Gallery owner Tim Olsen says his earlier paintings were “extremely delicious”. “They were like gorging out on lovely chocolate cakes but at the same time they had a brashness and a gestural confidence that people look for in abstraction. He really knows how to use a brush to draw. He has the dexterity to paint like a draftsman.”
In January, Maestri felt like he had run out of steam for the delicious paintings. “I started getting a little disheartened. I wanted people to see the work as more than just the decorative and engage with it on a deeper level. So I made a complete break and started heading down the road of more figurative works.”
Maestri works seven days a week in his studio, and keeps office hours. He listens to Led Zeppelin or Bob Dylan at high volume to give him a “kick up the arse.” Not that he needs it. He confesses to working at great speed on five or six paintings at once in “a bit of a panic”.
During work on the Gurrumul portrait, he didn't touch any other canvases. Instead, he spent two months trawling the Internet looking for images to paint in a new style.
“When I started, all I knew was I needed to remove my indulgent use of paint and remove my own mark and even strip back all the colour, so I could present images that reflect what I'm really on about. Then I got onto Google and the whole world opened up to me. I literally had thousands of images and I had to boil them down to something that made sense to me,” he says.
“This is the first time I've used human figures in my work and now it’s definitely more about humanity and its place in the world. But it's not really serious, I’m not really trying to ram anything down anyone's throat. It's literally a set of observations about the world and it's a little bit tongue in cheek.”
One image in the new show, which Maestri has titled Google Earth in a nod to his research material, is of Zippy the Chimp, a star of many 1950s comedy TV shows including the Howdy Doody Show. Maestri's painting The Ascent of Man shows Zippy rollerskating through a park. “There was a time when we'd look at that and think 'wow, aren't chimps intelligent' and now we look at it and think 'wow, weren't we stupid to make chimps wear roller skates or smoke cigarettes and play poker',” Maestri says. “It's a funny one because your initial response is coupled by other more disturbing thoughts about us and how we treat nature.”
Other images include a polar bear swimming through a melted ice cap, a comment on global warming. A giant skull and a portrait of Jesus Christ remind us of our mortality. A spaceman explores the bottom of the sea. Another spaceman explores the inside of a man's rib cage. A third spaceman floats above a huge wave.
“The space man has got to do with the idea that if this world is ever ruined, we can go somewhere else and colonise. For me, that would be a nightmare, I’d rather be dead. And so I consciously chose this guy in quite uncomfortable apparatus just showing how uncomfortable we are anywhere outside of our own little existence on the planet. I want people to see we are all still animals,” he says.
Maestri says he had to learn to paint all over again and it's been an anxious time.

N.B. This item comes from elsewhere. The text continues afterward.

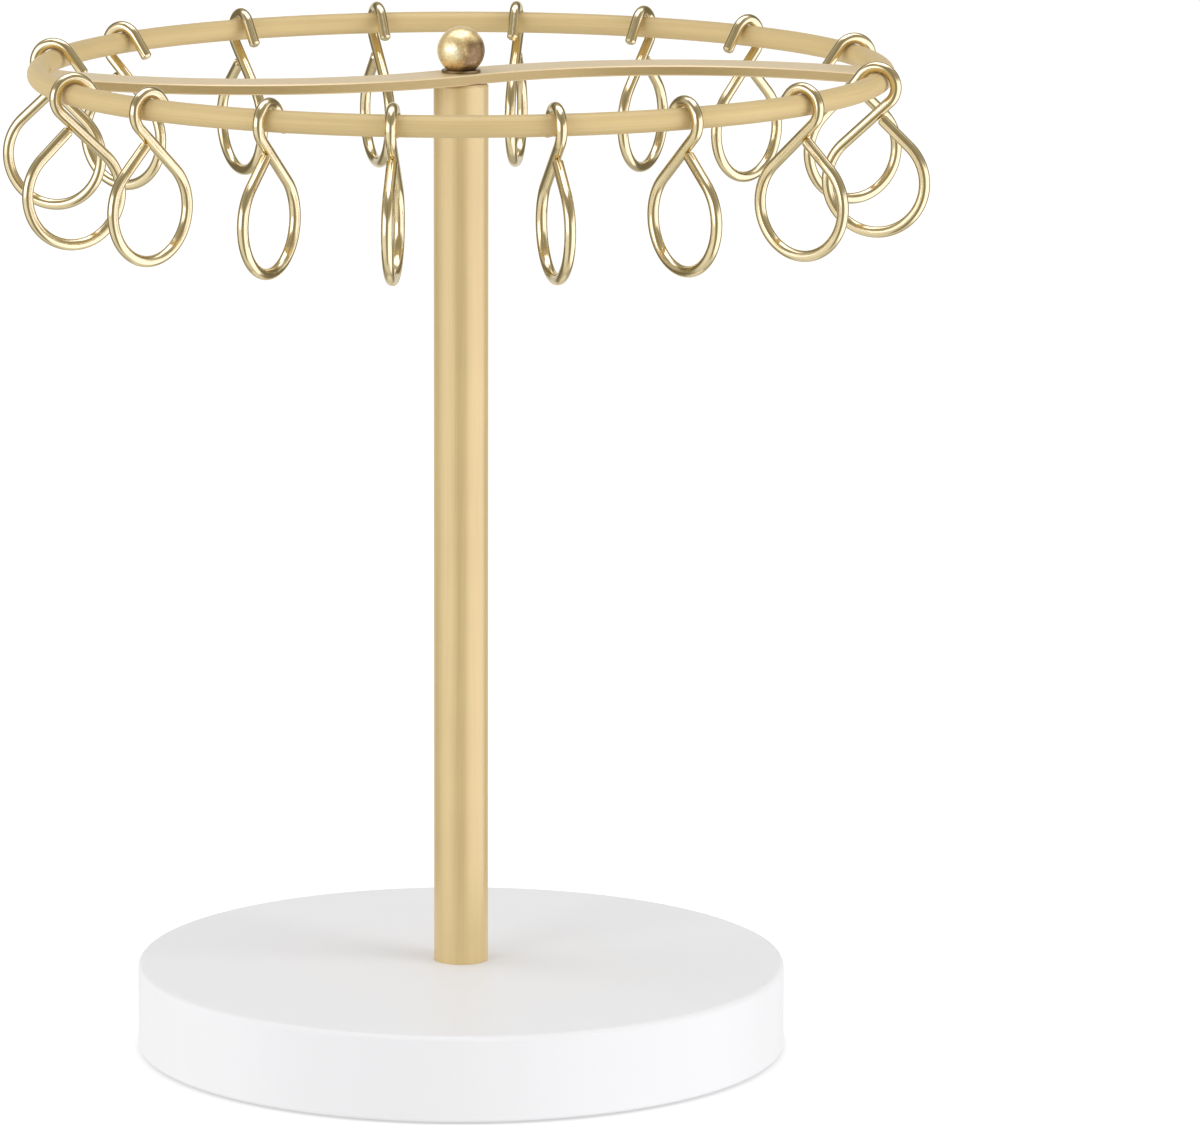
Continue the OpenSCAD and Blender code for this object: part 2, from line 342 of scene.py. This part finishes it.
def ball_colour(tree, place, patches, flecks):
    """Gold leaf painted lighter up to the left, flecked low on the right, a painted highlight on
    the left, a stain.
    """
    x, _, z = tree.split(place)
    middle_x, _, middle_z = middle("ball_finial")
    x, z = tree.math("SUBTRACT", x, middle_x), tree.math("SUBTRACT", z, middle_z)

    mottle = tree.mean(flecks, patches, FLECKS_IN_MOTTLE)
    # Painted light: the gold grows plainer and lighter up and to the left
    painted_light = tree.math("MULTIPLY", tree.math("SUBTRACT", z, x), PAINTED_LIGHT_SLOPE)
    plain_and_lit = tree.ramp(tree.math("ADD", mottle, painted_light), *PLAIN_GOLD)
    colour = tree.mix_colour(plain_and_lit, GOLD_BALL, GOLD_BALL_LIGHT)

    # Painted highlight: a paler patch on the ball's left
    off = tree.hypotenuse(tree.math("SUBTRACT", x, PAINTED_HIGHLIGHT_X), tree.math("SUBTRACT", z, PAINTED_HIGHLIGHT_Z))
    off = tree.math("MULTIPLY_ADD", patches, PAINTED_HIGHLIGHT_RAGGED, off)
    colour = tree.mix_colour(tree.ramp(off, *PAINTED_HIGHLIGHT_DISTANCES), colour, GOLD_BALL_PAINTED_HIGHLIGHT)

    side = tree.math("SUBTRACT", x, tree.math("MULTIPLY", z, STAIN_SLANT))
    ragged = tree.ramp(patches, *STAIN_RAGGED)
    stain = tree.product(tree.ramp(side, *STAIN_SIDES), ragged, tree.ramp(z, *STAIN_HEIGHTS))
    return tree.mix_colour(tree.math("MULTIPLY", stain, STAIN_SHARE), colour, MAUVE)


def leafed_ball():
    """Cast ball with a mottled gold leaf look, with painted light and a painted highlight in its
    colour.
    """
    made, tree = material("gold_ball_leafed")
    place = tree.place()
    patches = tree.noise(place, LEAF_PATCHES, detail=5.0, roughness=0.65)
    flecks = tree.noise(place, LEAF_FLECKS, detail=3.0, roughness=0.6)
    roughness = tree.ramp(patches, *USUAL, *BALL_ROUGHNESS)
    height = tree.math("MULTIPLY_ADD", flecks, FLECKS_IN_RELIEF, patches)
    normal = tree.bump(height, LEAF_RELIEF, strength=0.8)
    colour = ball_colour(tree, place, patches, flecks)
    surface(tree, colour, BALL_METALLIC, roughness, normal)
    return made


def white_lacquer():
    """Smooth white with a thin clear gloss and the faintest orange peel."""
    made, tree = material("white_lacquer")
    place = tree.place()
    peel = tree.noise(place, LACQUER_PEEL, detail=2.0)
    cloud = tree.noise(place, LACQUER_CLOUDS, detail=1.0)
    colour = tree.mix_colour(cloud, darker(WHITE_LACQUER, 0.985), WHITE_LACQUER)
    roughness = tree.ramp(peel, *WIDE, *LACQUER_ROUGHNESS)
    normal = tree.bump(peel, PEEL_RELIEF, strength=0.5)
    gloss = {"Specular IOR Level": 0.25, "Coat Weight": 0.12, "Coat Roughness": 0.1}
    surface(tree, colour, 0.0, roughness, normal, **gloss)
    return made


def plain_metal(name, colour, roughness):
    made, tree = material(name)
    turned = tree.noise(tree.place(), TURNED_MARKS, detail=2.0)
    shade = tree.mix_colour(turned, darker(colour, 0.9), colour)
    roughness = tree.ramp(turned, *USUAL, roughness, roughness + METAL_ROUGHER)
    surface(tree, shade, 1.0, roughness, tree.bump(turned, TURNED_RELIEF))
    return made


def plain_polymer(name, colour, roughness):
    made, tree = material(name)
    grain = tree.noise(tree.place(), POLYMER_GRAIN, detail=3.0)
    shade = tree.mix_colour(grain, darker(colour, 0.9), colour)
    roughness = tree.ramp(grain, *USUAL, roughness, roughness + POLYMER_ROUGHER)
    surface(tree, shade, 0.0, roughness, tree.bump(grain, POLYMER_RELIEF))
    return made


def paint(made, *names):
    for name in names:
        mesh = nodes[name].data
        mesh.materials.clear()
        mesh.materials.append(made)


def dress():
    hooks = [name for name in nodes if name.startswith("hook_")]
    hardware = ("base_screw", "base_washer", "lower_plug", "upper_plug", "top_stud")
    paint(white_lacquer(), "base_disc")
    brushed = satin_gold(
        "gold_satin_pole", GOLD_POLE, lines_along_pole, metallic=0.26, smoothest=0.28
    )
    paint(brushed, "pole")
    brushed = satin_gold(
        "gold_satin_ring", GOLD_RING, lines_round_ring, metallic=0.1, smoothest=0.42, gloss=0.2
    )
    paint(brushed, "ring")
    brushed = satin_gold(
        "gold_satin_bar", bar_painted_shade, lines_along_bar, metallic=0.3, smoothest=0.34
    )
    paint(brushed, "crossbar")
    paint(polished_wire(), *hooks)
    paint(leafed_ball(), "ball_finial")
    paint(plain_metal("dark_brass", GOLD_DARK, roughness=0.3), "top_washer")
    paint(plain_metal("dull_gold", GOLD_DULL, roughness=0.4), "thrust_washer")
    paint(plain_metal("zinc_steel", STEEL, roughness=0.3), *hardware)
    paint(plain_polymer("nylon", NYLON, roughness=0.45), "pivot_bush")
    paint(plain_polymer("rubber", RUBBER, roughness=0.7), "anti_slip_pad")


def lay(tree, x, y, height, light, patch):
    """The light with one soft-edged patch laid over it. x and y are the level direction."""
    bearing = math.radians(patch.bearing)
    facing = tree.math(
        "ADD",
        tree.math("MULTIPLY", x, math.sin(bearing)),
        tree.math("MULTIPLY", y, -math.cos(bearing)),
    )
    facing = tree.math("MINIMUM", 1.0, tree.math("MAXIMUM", -1.0, facing))
    off = tree.degrees("ARCCOSINE", facing)
    edge, rise = patch.edge / 2, patch.rise / 2
    across = tree.ramp(off, patch.half + edge, patch.half - edge)
    over = tree.ramp(height, patch.low - rise, patch.low + rise)
    under = tree.ramp(height, patch.high + rise, patch.high - rise)
    return tree.towards(light, patch.light, tree.product(across, over, under))


def surround(tree, direction, height, light):
    """The light with the dark surround laid over it."""
    pitch = math.radians(CAMERA_PITCH)
    inputs = {0: direction, 1: (0, math.cos(pitch), -math.sin(pitch))}
    facing = tree.add("ShaderNodeVectorMath", inputs, operation="DOT_PRODUCT").outputs["Value"]
    off = tree.degrees("ARCCOSINE", facing)
    edge = SURROUND_EDGE / 2
    outside = tree.ramp(off, SURROUND_INNER - edge, SURROUND_INNER + edge)
    inside = tree.ramp(off, SURROUND_OUTER + edge, SURROUND_OUTER - edge)
    dark = tree.ramp(tree.math("ABSOLUTE", height), *SURROUND_HEIGHTS, *SURROUND_LIGHTS)
    return tree.towards(light, dark, tree.math("MULTIPLY", outside, inside))


def studio():
    """White for the camera. Metal reflects the studio, and dull surfaces get a plain fill."""
    world = bpy.data.worlds.new("studio")
    bpy.context.scene.world = world
    world.use_nodes = True
    tree = Nodes(world.node_tree)
    direction = tree.add("ShaderNodeTexCoord").outputs["Generated"]
    x, y, z = tree.split(direction)
    height = tree.degrees("ARCSINE", z)
    level = tree.math("MAXIMUM", tree.hypotenuse(x, y), NOT_ZERO)
    x, y = tree.math("DIVIDE", x, level), tree.math("DIVIDE", y, level)
    fill = tree.ramp(height, -HORIZON_BLUR, 0, FILL_TABLE, FILL_ROOM)
    light = tree.ramp(height, -HORIZON_BLUR, 0, TABLE, ROOM)
    for patch in STUDIO.values():
        light = lay(tree, x, y, height, light, patch)
    light = surround(tree, direction, height, light)
    for patch in BOXES.values():
        light = lay(tree, x, y, height, light, patch)
    tint = tree.mix_colour(tree.ramp(light, *WARM_TO_WHITE), WARM, WHITE)
    tint = tree.mix_colour(tree.ramp(light, *WHITE_TO_COOL), tint, COOL)
    ray = tree.add("ShaderNodeLightPath").outputs
    tint = tree.mix_colour(ray["Is Glossy Ray"], WHITE, tint)
    strength = tree.ramp(ray["Is Glossy Ray"], 0.0, 1.0, fill, light, smooth=False)
    strength = tree.ramp(ray["Is Camera Ray"], 0.0, 1.0, strength, 1.0, smooth=False)
    background = tree.add("ShaderNodeBackground", {"Color": tint, "Strength": strength})
    tree.add("ShaderNodeOutputWorld", {"Surface": background.outputs["Background"]})


def link(name, data):
    made = bpy.data.objects.new(name, data)
    bpy.context.scene.collection.objects.link(made)
    return made


def floor_white():
    """White that runs into the background, apart from soft shadows and a dark contact line."""
    made, tree = material("floor_white")
    diffuse = tree.add("ShaderNodeBsdfDiffuse", {"Color": (*FLOOR_COLOUR, 1)})
    seen = tree.add("ShaderNodeLightPath").outputs["Is Camera Ray"]
    inputs = {"Distance": CONTACT_REACH}
    open_share = tree.add("ShaderNodeAmbientOcclusion", inputs, samples=8).outputs["AO"]
    shade = tree.ramp(open_share, 0.0, 1.0, CONTACT_SHADE, 1.0, smooth=False)
    glow = tree.add("ShaderNodeEmission", {"Strength": tree.product(seen, shade, FLOOR_GLOW)})
    shaders = {0: diffuse.outputs["BSDF"], 1: glow.outputs["Emission"]}
    both = tree.add("ShaderNodeAddShader", shaders)
    tree.add("ShaderNodeOutputMaterial", {"Surface": both.outputs["Shader"]})
    return made


def floor():
    mesh = bpy.data.meshes.new("floor")
    ends = ((-1, -1), (1, -1), (1, 1), (-1, 1))
    corners = [(x * FLOOR_REACH, y * FLOOR_REACH, 0) for x, y in ends]
    mesh.from_pydata(corners, [], [(0, 1, 2, 3)])
    mesh.materials.append(floor_white())
    made = link("floor", mesh)
    made.visible_glossy = False
    made.visible_diffuse = False
    made.visible_shadow = False


def lamp(name, place, side, watts):
    data = bpy.data.lights.new(name, "AREA")
    data.shape = "SQUARE"
    data.size = side
    data.energy = watts
    made = link(name, data)
    made.location = place
    aim = Vector(LAMP_AIM) - Vector(place)
    made.rotation_euler = aim.to_track_quat("-Z", "Y").to_euler()
    made.visible_camera = False
    made.visible_glossy = False


def camera():
    data = bpy.data.cameras.new("camera")
    data.sensor_width = SENSOR
    data.lens = LENS
    data.shift_x = SHIFT_X
    made = link("camera", data)
    made.location = (0, -CAMERA_BACK, CAMERA_HEIGHT)
    made.rotation_euler = (math.radians(90 - CAMERA_PITCH), 0, 0)
    bpy.context.scene.camera = made


bpy.context.scene.view_settings.view_transform = "Standard"
camera()
studio()
floor()
for name, settings in LAMPS.items():
    lamp(name, *settings)
dress()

“A lot of these images are things that I saw and thought that would be awesome to paint but I don't have the balls,” he says laughing. “But I painted them anyway because I think it's very important to be scared and anxious about your work, it means you're not just sitting back in your comfortable chair. I really now feel completely liberated to do whatever I want to do. I’m very interested to see and hear what people think about the work more so than ever before.”
Quilty says when Maestri first emailed some images of the new paintings to him, “it made my pulse race.” “Totally reinvigorating your painting practice is the most exciting thing an artist can do,” he says. “A lot of painters fall into the habit of just making the same thing over and over, especially if it sells. But Guy is leading his audience on a real trip.”
It's been a relatively quick trip for Guy Maestri, born Guido Maestri in Mudgee in 1974. Named after his Italian grandfather, a creative man who painted and played music, he showed early drawing promise sketching with his father, Anthony, a hairdresser by trade but also a talented artist and craftsman. Maestri took up a boat building apprenticeship after school. “I was good with my hands and I learned a lot of good skills and a work ethic that I still have today, but I had no energy for it,” he says, adding that he quit the trade at 25, against his family's wishes, to go to the National Art School in Darlinghurst. “I knew art was something I could devote my life to. I paint because I have to, it's my life. I spend 90% of my life in the studio and the rest I'm at home thinking about painting and looking for new ideas. I've always felt amazingly lucky to have this existence so I work really hard.”
His dedication has been tough on any relationships. He recently turned 35, and it was “traumatic”, he says. “I'm 35 and still single and I really want to have kids at some stage. I'm the only male I know who's looking for that sort of thing. But so far my relationships have suffered because of my obsessive need to paint.”
“I've always had enormous focus. I've put in 10 years of hard work to get to this stage including supporting myself with lots of odd jobs like gardening and cleaning out fish tanks. But I’ve been painting full time for five years now and after winning the Archibald Prize, maybe I'm a real artist. I feel the pressure to deliver. But I count myself incredibly lucky to have a passion to follow. It's a good life so far.”

Google Earth opens at the Tim Olsen Gallery on Tuesday (October 13).